The photos show how the tool looks. The first toolbit is 2.7mm wide consisting of a 1 mm shoulder, 1.2 mm gutter and 0.5 mm guide for following the edge of the card. This bit is made by drilling a hole of 1.2 mm into the steel strip 1.6 mm x 1.1 from a square corner on the strip. The part is then clamped into the vice using a 0.6 mm drill to get the centerline of the opening exact in line with the top of the vice. Then use a file to remove one of the corners to open out the hole. Use a piercing saw to part the bit from the rest of the strip by cutting a rectangle 2.7 wide and about 5 long. The other bit is just a finger of 0.8 mm width, filed round at the top, with a bit more flesh for soldering at the other end. A rectangle of 2 x 5 mm suffices. The bits are mounted in 0.5 mm wide slots that are cut into the hammerhead with a piercing saw. The part for clamping the piece into the knife handle needs to be about 6mm wide. The size of the rest is not critical. I used the full width of the strip, which in my case is 12.5 mm. The slots are cut with the piercing saw, in this case a coarse one such as #0. To widen out the slot to a 0.5 mm just cut again but this time with the piercing saw kept at an angle. That way there is no need for a bar file. The sawblade is normally higher than it is wide and that can be used to good effect. Soldering the toolbits is with normal low melt solder after a thorough cleaning with abrasive of the surfaces to remove any blackening. The last thing is to sharpen the bits into a skrawker. To create a cutting edge the back of the bits is filed. This is easier after soldering when you can hold the tool. The standing time of edges will not be very long but more than a metre thus enough for my purpose, apart from that it can be easily sharpened again.

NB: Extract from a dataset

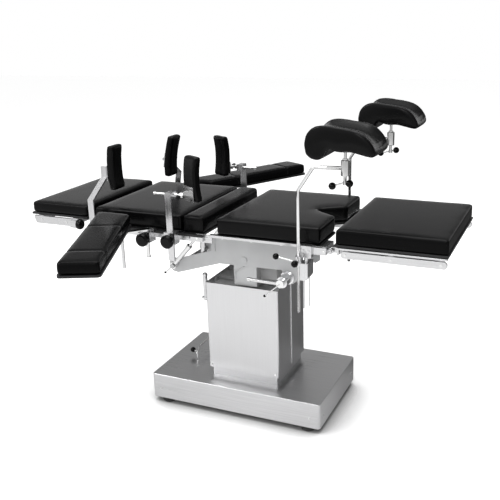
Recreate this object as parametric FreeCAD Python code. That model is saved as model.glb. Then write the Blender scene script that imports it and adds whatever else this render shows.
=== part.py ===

Using the skrawker is easy. Just position two sheets of 1 or 0.8 mm thick plasticard with a straight edge on top of each other. The lower one is just to raise the top sheet a little bit to prevent deep gashes into your cutting board. Make light cuts into the plastic leaving nice curls until you are left with a nice half round ridge. Turn the lot around and use a straight edge to deepen out the gutter. I didn't find it necessary to solder a depth stop to the toolbit but that is a possibility you may wish to do yourself. Final touch maybe some sanding with a strip of plasticard with some sanding paper stuck to it. This is another great tool for plastic: Glue number 240 dry cut with double sided tape onto a piece of 10 mm width, a length of 15 cm suffices. Best works some thick sheet of 1.5 to 2 mm for the right flexibility/rigidity . After finishing the freshly made gutter is parted from the sheet with a normal straight skrawker or sharp knife.

Side view of the complete tool and a piece of gutter (difficult to get on the photo!).

The two toolbits, left for the underside, right for the top of the gutter.